Supplied material
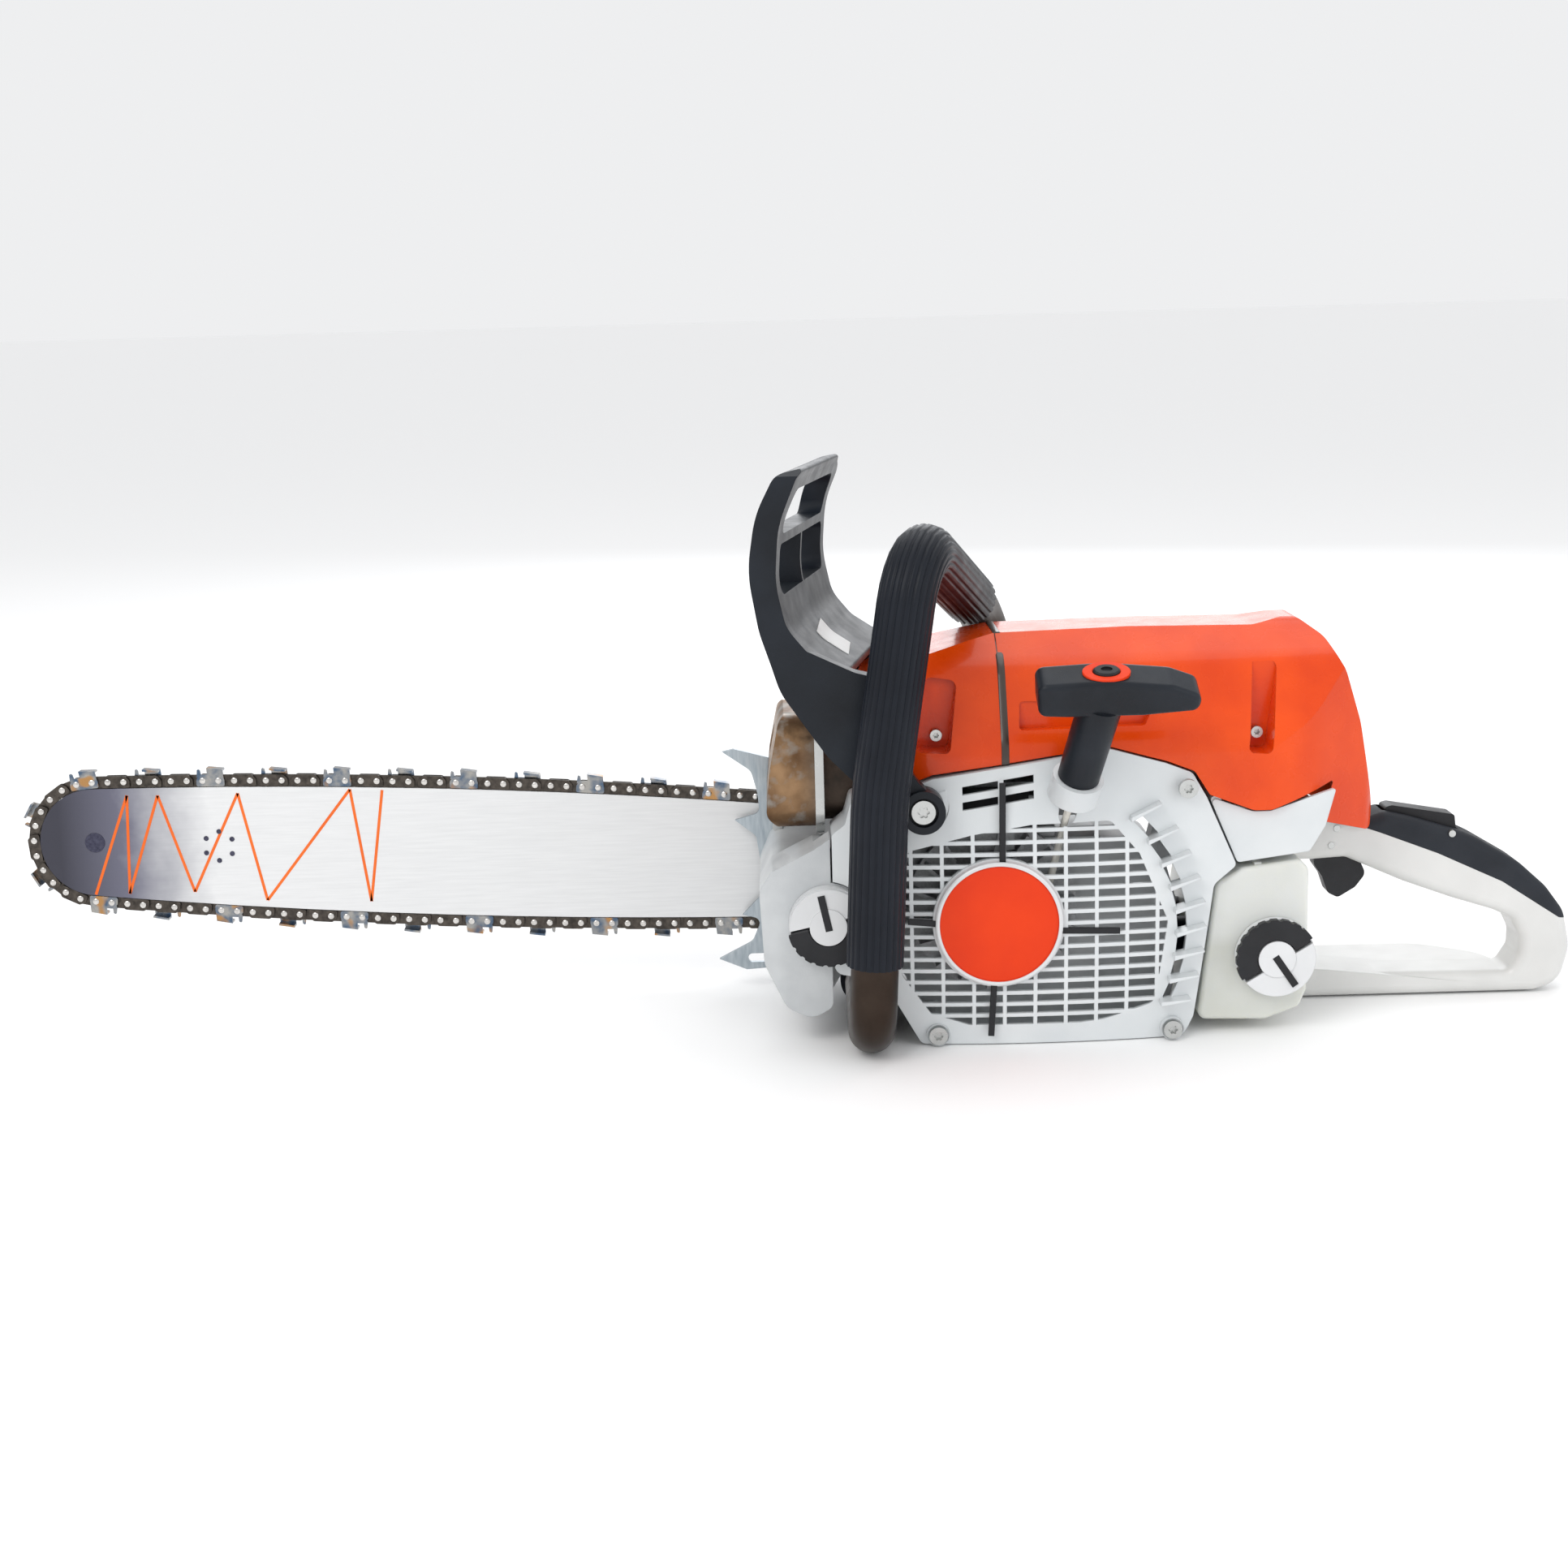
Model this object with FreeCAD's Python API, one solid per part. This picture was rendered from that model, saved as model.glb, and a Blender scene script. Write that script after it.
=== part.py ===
import FreeCAD, Part
import math
import os

# A petrol chainsaw, in millimetres.
# X runs along the saw: guide bar towards -X, rear handle towards +X, 0 on the crankshaft axis.
# Y runs across it: starter side -Y, cutting side +Y, 0 on the cylinder's middle plane.
# Z is up, 0 on the ground that the saw stands on.

V = FreeCAD.Vector

# ---------------------------------------------------------------- driving dimensions
crank_z = 71.5            # height of the crankshaft axis
stroke = 35.4
cylinder_bore = 51.0
rod_length = 66.0         # wrist pin to crank pin
run_gap = 0.05            # radial clearance of a running fit

case_left = -38.0         # crankcase faces
case_right = 36.0
deck_z = 108.0            # crankcase top, where the cylinder stands
fin_reach = 37.4              # cooling fins, each side of the middle
case_front = -132.0
case_rear = 106.0

# cutting gear
bar_y = 46.0              # middle plane of bar and chain
bar_tilt = 3.2            # degrees, nose up
bar_thick = 4.8
bar_half = 39.2           # half height at the widest place
bar_widest = 310.0        # distance of the widest place from the sprocket
bar_tail = 46.0           # distance of the bar's rear end from the sprocket
nose_radius = 33.0
groove_width = 1.7
groove_depth = 8.0
pitch = 9.525             # rivet to rivet
drive_links = 66
sprocket_teeth = 7
rivet_above_rail = 3.9
link_plate = 1.3

# starter side
fan_face = -86.0          # outer face of the fan housing at its middle
fan_wall = 2.6
dome_radius = 620.0
fan_open = -38.0
badge_radius = 33.5
slot_height = 4.4
slot_pitch = 6.6
rib_pitch = 17.0
rib_width = 2.2

# covers
cover_wall = 2.4
cover_left = -76.0
cover_right = 44.0
cover_seam = 4.0
cover_gap = 0.6

# handles
tube_radius = 13.0
sleeve_wall = 2.6
handle_left = -112.0
handle_right = 62.0
guard_axis = (-41.4, 137.7)

cap_radius = 22.0
oil_cap_at = (-94.0, 71.0)
fuel_cap_at = (155.0, 45.0)
cap_neck = 16.0

# tank and rear handle
tank_rear = 174.0
tank_left = -72.0
tank_right = 56.0
grip_half = 16.0          # half width of the rear handle


# ---------------------------------------------------------------- small helpers
def spot(plane, a, b, c=0.0):
    """A point of a drawing plane, c along the plane's normal."""
    if plane == "xz":
        return V(a, c, b)
    if plane == "yz":
        return V(c, a, b)
    return V(a, b, c)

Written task
Print from the first line through the line that contains "run_gap = 0.05", please, including both, and leave out every line outside that stretch.

Result of this task
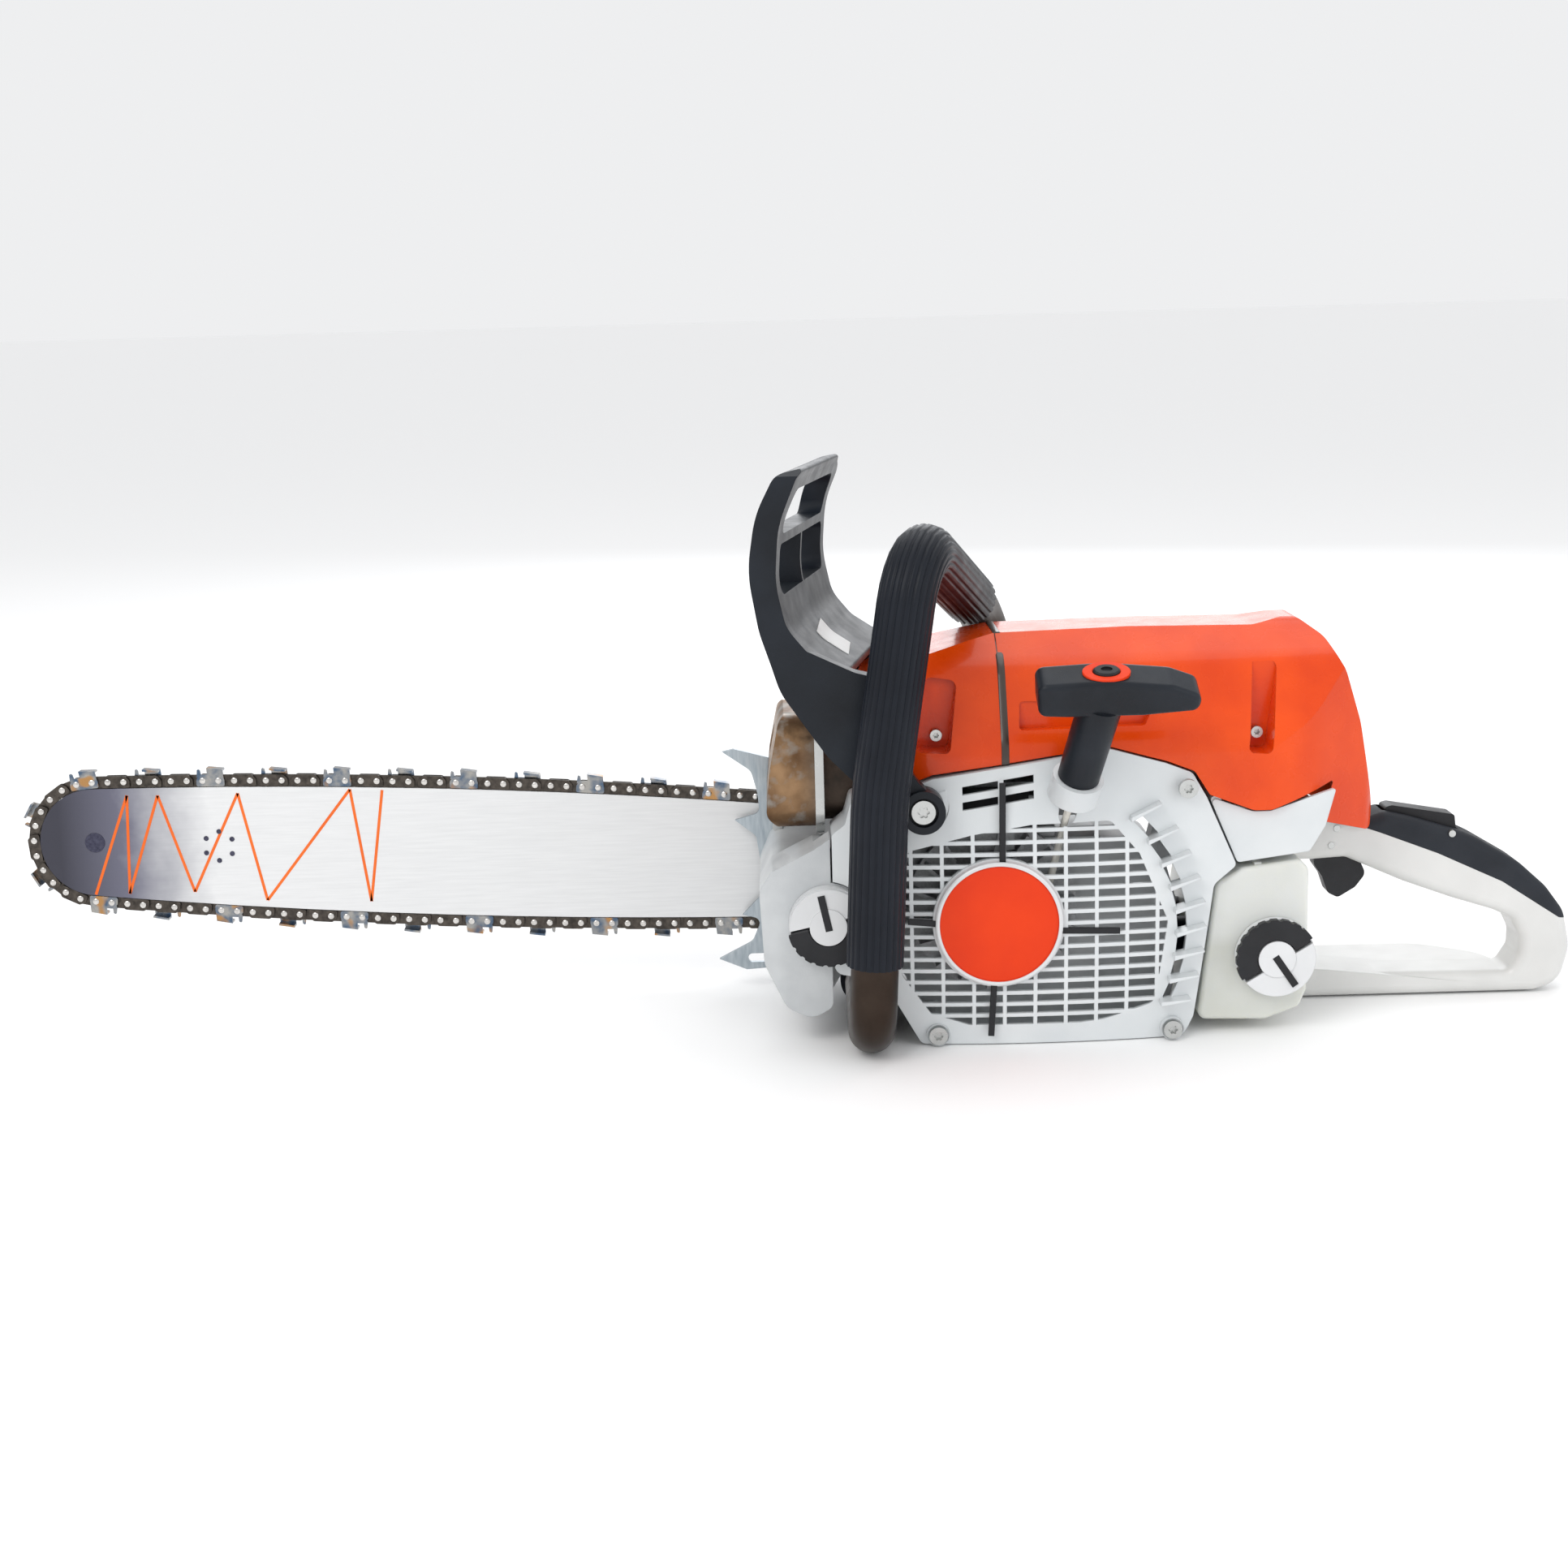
Model this object with FreeCAD's Python API, one solid per part. This picture was rendered from that model, saved as model.glb, and a Blender scene script. Write that script after it.
=== part.py ===
import FreeCAD, Part
import math
import os

# A petrol chainsaw, in millimetres.
# X runs along the saw: guide bar towards -X, rear handle towards +X, 0 on the crankshaft axis.
# Y runs across it: starter side -Y, cutting side +Y, 0 on the cylinder's middle plane.
# Z is up, 0 on the ground that the saw stands on.

V = FreeCAD.Vector

# ---------------------------------------------------------------- driving dimensions
crank_z = 71.5            # height of the crankshaft axis
stroke = 35.4
cylinder_bore = 51.0
rod_length = 66.0         # wrist pin to crank pin
run_gap = 0.05            # radial clearance of a running fit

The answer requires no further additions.